I can never forget when Michael Tilson Thomas was giving one of his Spectrum Concerts, which began with a lecture, and 10 or 15 minutes into the lecture, one of the trustees stood up on the floor and theatrically said, “Young man, would you please shut up and play the music. [LAUGHTER] I don’t think that would happen to you, because you were entertaining and informative.
Well, I think if you’re going to say something, at least be on topic, interesting, and make people smile. MTT was a pioneer at speaking to the audience so he probably came up against a good deal of resistance in the early days.
So do you think you will speak in many of your concerts with this orchestra?
Possibly. I spoke at the first concert and of course, we are an educational institution so sometimes there are special things that it’s fun to share with the audience. However, rule number one has to be, think of something interesting to say, then decide whether to speak or not. Don’t decide to speak and then fish around looking for stuff. That usually ends badly.
A vocal teacher I know has as a motto, “think before you phonate.” [LAUGHTER] Now, apropos to phonating, you sound like you have a wonderful singing voice. How does it compare with Andris Nelson’s?
At the moment I’ve got a cold so it’s a bit more resonant than usual. I don’t know Andris personally, but I believe he has a great singing voice. We’re both brass players, though. I grew up playing in the Salvation Army band. Nowadays, as far as singing is concerned, it’s usually accompanying myself in Noel Coward or Flanders and Swann and the like and then only at parties. I’ve never sung seriously. I sang in choirs growing up. And of course, I’m trained as a pianist, both classical and jazz and still play a good deal.
Do you have anything more to say about how the Lili Boulanger goes with the Stravinsky?
When I was looking at programming in general this year, not just at BU, but elsewhere too, I noticed Lillian Boulanger’s anniversary creeping up. She died in Paris towards the end of the Great War and was in Paris during the whole Ballet Russe era, so she was very much part of the scene in which Stravinsky created Le Sacre du Printemps. Pulcinella was written a decade later for much smaller forces after the war was over. Lillian’s death came precisely between the two Stravinsky works. The work we’re doing was written, I think, in 1916. I was actually looking originally to do it in combination with La Mer as this also Debussy’s centenary year. But for now La Mer is on the back burner. I just didn’t have enough programming opportunities this year.
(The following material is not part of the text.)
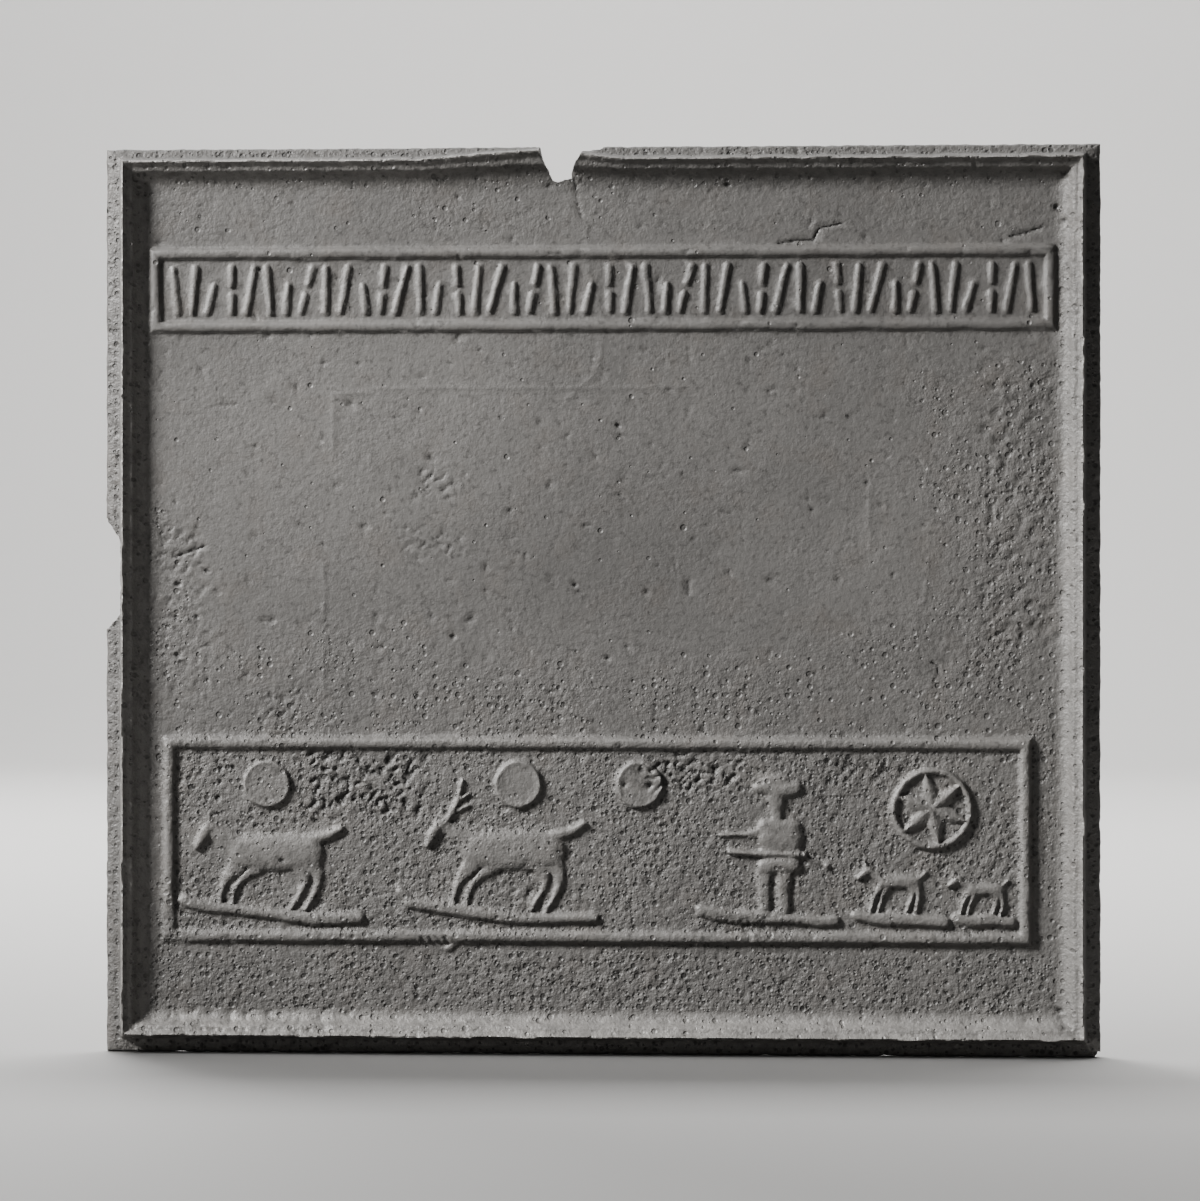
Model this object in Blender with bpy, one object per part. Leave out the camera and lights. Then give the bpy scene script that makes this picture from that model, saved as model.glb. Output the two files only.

But I didn’t want to lose the Lillian Boulanger – she was an important figure and it’s a very beautiful piece for someone so young, even if not quite a great work. It exists in three slightly different versions. We know of her sister Nadia, a tremendous teacher and conductor who was a huge influence on so many 20th century composers and whom I once witnessed in action at the Royal Academy of Music. Lillian Boulanger has been largely ignored.
Although we do have a Lili Boulanger Charitable Foundation in Boston. It’s reasonably active.
Oh, wow, I had no idea.
You are also active as a composer, having written commissions for the New York Philharmonic, the Toronto Symphony, the LA Phil and an opera for Calgary Opera. This month you had a chamber work premiered at London’s Wigmore Hall. How do you find the time to compose?
I get up very early, try hard not to complain and attempt to keep focused on what it is I’m supposed to be accomplishing. But frankly, being a musician is a marvelous vocation. I always think it’s much better than having a real job…
The British composer and conductor graduated from the University of London and the Royal Academy of Music and holds honorary degrees from the universities of British Columbia, Kwantlen, Manitoba and Winnipeg. His frequent guest conducting included the New York Philharmonic, the Los Angeles Philharmonic, the Cleveland and Philadelphia Orchestras, and the Boston, Chicago, Montreal, Melbourne and Sydney Symphonies.
He won the JUNO Award for Best Classical Composition in 2003 for his choral and brass work Requiem for a Charred Skull. With violinist James Ehnes, Tovey and the VSO won a GRAMMY® and a JUNO award in 2008 for their recording of Barber, Korngold and Walton concertos. In 2015, Tovey was awarded the Oscar Morawetz Award for Excellence In Music Performance and is donating the $20,000 award to the VSO School of Music bursaries to study with VSO musicians.
In addition to being an accomplished conductor and composer, Tovey is a talented pianist and has appeared as a soloist with many major orchestras including, Los Angeles, Melbourne, New York, Pittsburgh, Sydney, St. Louis, Toronto, and Royal Scottish orchestras.
Tovey accepted the directorship of the Vancouver Symphony Orchestra (VSO) in 2000, and for the VSO’s 100th season in 2018, he will take the title of VSO Music Director Emeritus.
“As a conductor and pedagogue, Bramwell Tovey is known to audiences around the world. Boston University School of Music in the College of Fine Arts is thrilled to welcome him to our faculty,” explains Shiela Kibbe, Director ad interim of BU School of Music. “We know that his appointment will inspire current students, and anticipate that alumni across the profession, as well as prospective students and their families, will celebrate this important moment for the orchestral program.”
Please correct spelling of the late great singer and Dean. She was Phyllis Curtin
Comment by Nancy Aspel Haase — November 8, 2017 at 4:11 pm
Having sung with TFC under Maestro Tovey, I have to say that his appointment at BU is a major coup for the institution. His love and mastery of American music in particular were exemplified in his not only conducting but playing ragtime piano in the BSO’s production of Porgy and Bess a few summers ago at Tanglewood. He is a more than worthy successor to David Hoose.